Other cities and states that have coupled sports subsidies with pension cuts include:

  • In Chicago, Mayor Rahm Emanuel recently passed a $55 million cut to municipal workers' pensions. At the same time, he has promoted a plan to spend $55 million of taxpayer money on a hotel project that is part of a larger stadium redevelopment plan for Depaul University.
  • In Miami, Bloomberg News reports that the city "approved a $19 million subsidy for the professional basketball arena" and then six weeks later "began considering a plan to cut as many as 700 (librarian) positions, including a fifth of the library staff and more than 300 police."
  • In Arizona, the Phoenix Business Journal reports that regional governments in that state have spent $1.5 billion "on sports stadiums, arenas and pro teams" since the mid-1990s. At the same time, legislators are considering proposals to cut public pension benefits, while voters in Phoenix may face a pension-cutting ballot initiative in November.
  • In Jacksonville, Florida, officials have not fully funded the pension system leading to a recent credit downgrade by Moody's. At the same time, city officials just approved a $63 million plan to upgrade EverBank Field.

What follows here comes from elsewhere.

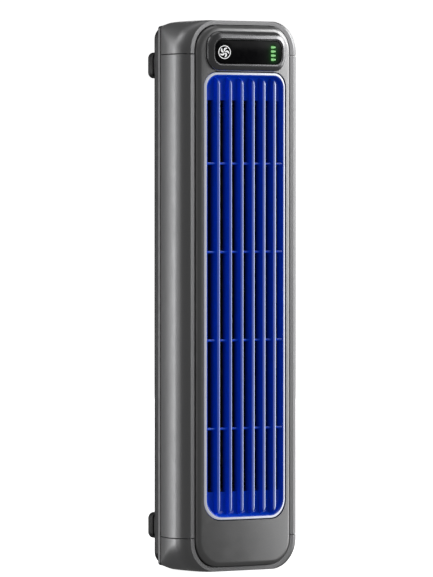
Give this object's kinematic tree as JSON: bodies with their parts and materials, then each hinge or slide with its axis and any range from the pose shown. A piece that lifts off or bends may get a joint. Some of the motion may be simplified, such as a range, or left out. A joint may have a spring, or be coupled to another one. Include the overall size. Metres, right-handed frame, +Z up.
{
  "type": "tower fan",
  "caption": "Slim rechargeable tower fan: bulged grey casing with end caps, crowned front panel with upright louvres and display pod, cross-flow wheel inside, slotted rear cover on round feet.",
  "frame": {"origin": "on the floor, under the middle of the object's box", "axes": "+Z up, the louvred front faces -Y, +X to the right as seen from the front"},
  "size_m": [0.08, 0.0528, 0.3],
  "materials": {
    "casing_paint": "satin gunmetal metallic paint over moulded plastic",
    "panel_paint": "satin gunmetal metallic paint over moulded plastic",
    "rear_paint": "satin gunmetal metallic paint over moulded plastic",
    "grille_blue": "glossy deep blue moulded plastic",
    "trim_dark": "glossy dark grey moulded trim",
    "lens_black": "polished black lens with a white fan pictogram",
    "lamp_green": "glowing green light guide",
    "board_green": "solder mask green board",
    "inner_black": "plain black moulded plastic",
    "plunger_red": "small moulded plunger",
    "rubber_black": "matt black rubber",
    "steel": "turned steel",
    "duct_blue": "dark blue moulded plastic",
    "armature_copper": "steel laminations wound with enamelled copper",
    "plated_steel": "nickel plated steel",
    "magnet_grey": "dark ferrite",
    "bush_bronze": "sintered bronze",
    "cell_green": "shrink-sleeved cylindrical cell",
    "lead_red": "red insulated lead",
    "lead_yellow": "yellow insulated lead",
    "ribbon_grey": "grey ribbon cable"
  },
  "bodies": {
    "housing": {"top_cap": "casing_paint", "bottom_cap": "casing_paint", "left_side_shell": "casing_paint", "right_side_shell": "casing_paint", "front_panel": "panel_paint", "rear_cover": "rear_paint", "outlet_grille": "grille_blue", "display_bezel": "trim_dark", "display_lens": "lens_black", "indicator_light_guide": "lamp_green", "display_board": "board_green", "control_board": "board_green", "switch_body": "inner_black", "blower_top_plate": "inner_black", "blower_bottom_plate": "inner_black", "motor_end_bell": "inner_black", "charge_socket_tongue": "inner_black", "battery_retainer_lower": "inner_black", "battery_retainer_upper": "inner_black", "rear_foot_lower_left": "rubber_black", "rear_foot_upper_left": "rubber_black", "rear_foot_lower_right": "rubber_black", "rear_foot_upper_right": "rubber_black", "bearing_mount": "rubber_black", "cover_screw_lower_left": "steel", "cover_screw_upper_left": "steel", "cover_screw_lower_right": "steel", "cover_screw_upper_right": "steel", "motor_screw_left": "steel", "motor_screw_right": "steel", "blower_scroll": "duct_blue", "blower_tongue": "duct_blue", "motor_can": "plated_steel", "charge_socket_shell": "plated_steel", "motor_magnet_ring": "magnet_grey", "bearing_bush": "bush_bronze", "battery_cell_lower": "cell_green", "battery_cell_upper": "cell_green", "battery_lead": "lead_red", "motor_lead": "lead_yellow", "display_ribbon": "ribbon_grey"},
    "rotor": {"fan_wheel": "inner_black", "top_pivot_pin": "steel", "drive_hub": "inner_black", "motor_shaft": "steel", "motor_armature": "armature_copper"},
    "key": {"power_key": "lens_black", "switch_plunger": "plunger_red"}
  },
  "joints": [
    {"name": "fan_spin", "type": "hinge", "parent": "housing", "child": "rotor", "pos_m": [0, -0.00134, 0.15], "axis": [0, 0, 1], "continuous": true},
    {"name": "key_press", "type": "slide", "parent": "housing", "child": "key", "axis": [0, 1, 0], "range_m": [0, 0.0005], "stiffness_N_per_m": 3000}
  ]
}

  • In New Jersey, Gov. Chris Christie is trying to block a planned $2.4 billion payment to the pension system, at the same time his administration has spent a record $4 billion on economic development subsidies and tax breaks to corporations. That includes an $82 million subsidy for the construction of a practice facility for the Philadelphia 76ers.
  • In Louisville, Kentucky, up to $265 million in state and local tax revenues were used to finance the construction of the KFC Yum! Center, which opened in 2010. Only a few years later, Kentucky legislators enacted major cuts to the state's pension system.

"Sports stadiums typically aren't a good tool for economic development," said Holy Cross economist Victor Matheson in an interview with The Atlantic. "Take whatever number the sports promoter says, take it and move the decimal one place to the left. Divide it by ten, and that's a pretty good estimate of the actual economic impact."